Ecclesiastes 3:4 says there is a time to weep and to laugh, a time to dance and a time to mourn. My problem is that every time I dance, people laugh and cry. Today I leave my denial and declare to the
public that I am “rhythmically challenged.”
The truth of my upbringing is inescapable. My father was a Baptist minister and when I would ask permission to attend a dance, he, would pour on the guilt because he knew that George Micheal was right – “guilty feet have got no rhythm.”
The dancing ban continued through my college years at Baylor University – the biggest Baptist University in the world. Despite the lampooning from the late Christian comedian, Graddy Nutt, Baylor continued their ban until 1994. Nutt use to quip that Baptist banned dancing because it enticed teenage couples to “go to the bushes. ” He said, “We weren’t fools.
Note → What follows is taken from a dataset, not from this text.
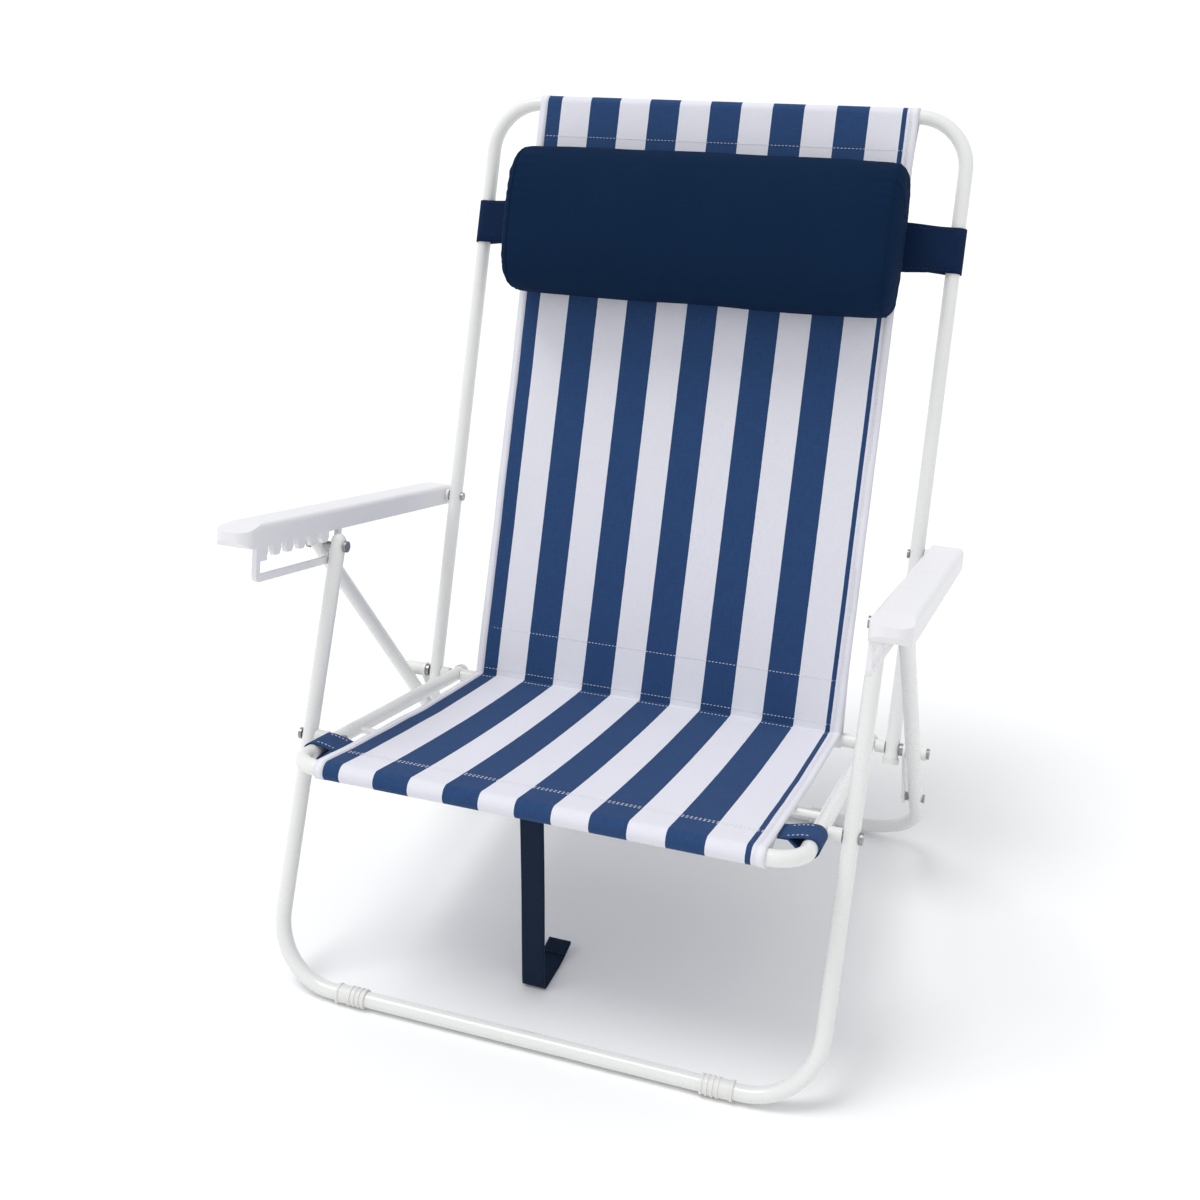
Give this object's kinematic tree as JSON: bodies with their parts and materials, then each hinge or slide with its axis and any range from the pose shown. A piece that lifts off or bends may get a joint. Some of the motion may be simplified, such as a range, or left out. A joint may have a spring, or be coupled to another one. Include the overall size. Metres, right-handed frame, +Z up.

We skipped the dancing and went straight to the bushes.”
Since my college days, my head and heart strive to move beyond the guilt of legalism, but I have a split personality of sorts – Fred Estaire lives upstairs but Jerry Farewell controls my feet.
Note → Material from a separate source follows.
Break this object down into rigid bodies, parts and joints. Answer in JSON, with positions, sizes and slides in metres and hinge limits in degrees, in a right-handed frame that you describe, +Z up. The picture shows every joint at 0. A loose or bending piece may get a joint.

The people who know this fact are especially brutal. Each Sunday, I walk into the sanctuary early to consult with my music staff. As I walk toward the band instruments, Phil, the band leader, asks suspiciously, “What are you doing, Chaplain?”
“I’m just wondering who’s playing the congas today. You know, I’ve played percussion in worship before.”
Where? Phil asks incredulously.
“In a Hare Krishna temple in Dallas once,” I proudly announce.
Suddenly, Phil fires an order to the band, “Stow the percussion! Hide the incense! This man is a dangerous.”
I don’t get any slack from my family either. During congregational singing, when the spirit moves me, I start to sway. From the third pew comes my wife’s loving, but firm, sway of her head. “No” she mouths and adds a pleading glance toward my teenage daughters who are sinking in their pews.
At home, when an Elton John song awakens my “moves,” the little guys run whining to their mother, “Mom, Mom! they frantically announce, he’s dancing again.. Make him stop!”
No tragically, I will never be able to heed the ecclesiastical advice to dance, but fortunately, I occasionally witness a good dance in our worship service from a dancer named Brooke.
Brooke is a beautiful 14-year-old who loves to dance. Phil lets her dance anytime she wants to dance – ticks me off. Why doesn’t he ask me? . Perhaps he sees the certain spirit in her that makes others want to dance.
When Brooke was 3 weeks old, she contracted spinal meningitis, which resulted in hydrocephalus – “water on the brain.” The water causes the brain to swell, but with the help of a shunt, the water drains into her gallbladder. As long as the shunt works, Brooke remains healthy, but, occasionally, it goes on the “fritz,”- her brain swells and her dance with this world is threatened.
But, when she is healthy, she dances with stunning beauty because she dances with the gratitude of being able to dance at all. She dances in the face of the threat that the music could stop permanently. She dances with joy because she knows that she has a mother who would give her own life for the sake of her daughter’s life.
But most of all, she connects her dancing with the internal relationship she has with God. As Brook choreographs this relationship in a tangible demonstration, she rises from the first pew and flows into the center isle. Her graceful gliding and infinite strokes of her arms trace the letters of a love language between her and God that she enunciates through her sparkling eyes and fluttering fingers.
When she first erupted in dancing, I was embarrassed. I worried people would think our congregation was charismatic. This dancing was not anywhere in the “Order of Worship.”
My thinking was similar to that of the Pharisee Jesus mentioned. The man sat on the front pew of the temple, and looking over his shoulder, he saw a tax collector, – a Roman collaborator – the most hideous of all beings.
“Thank you, God, that I am not like ‘thissss man,'” he hissed.
And yet, Jesus would say that “this man” would be the one who left the church whole. He added that it would be the one who tried to exalt himself that would find himself humbled and the one who humbled himself would find himself exalted.
Maybe that is why Brook can dance. Her humility and love for God move her feet in rhythm with an inner spirit. Brooke’s dancing never seems to exalt herself, but it does seem to exalt the one who gives her the joy to dance – indeed the one the song refers to as the “Lord of the Dance.”
We’re now living in a world that has been knocked off its feet and slammed to the dance floor. Like Brook, we too must learn to dance in the face of the threat that the music could permanently stop. We are searching for our rhythm and trying once again to hear the music. The music is there. It is playing in the hearts of people like Brooke and yearns to resound in your heart too.
Pardon me, Brooke, but can I have this next dance?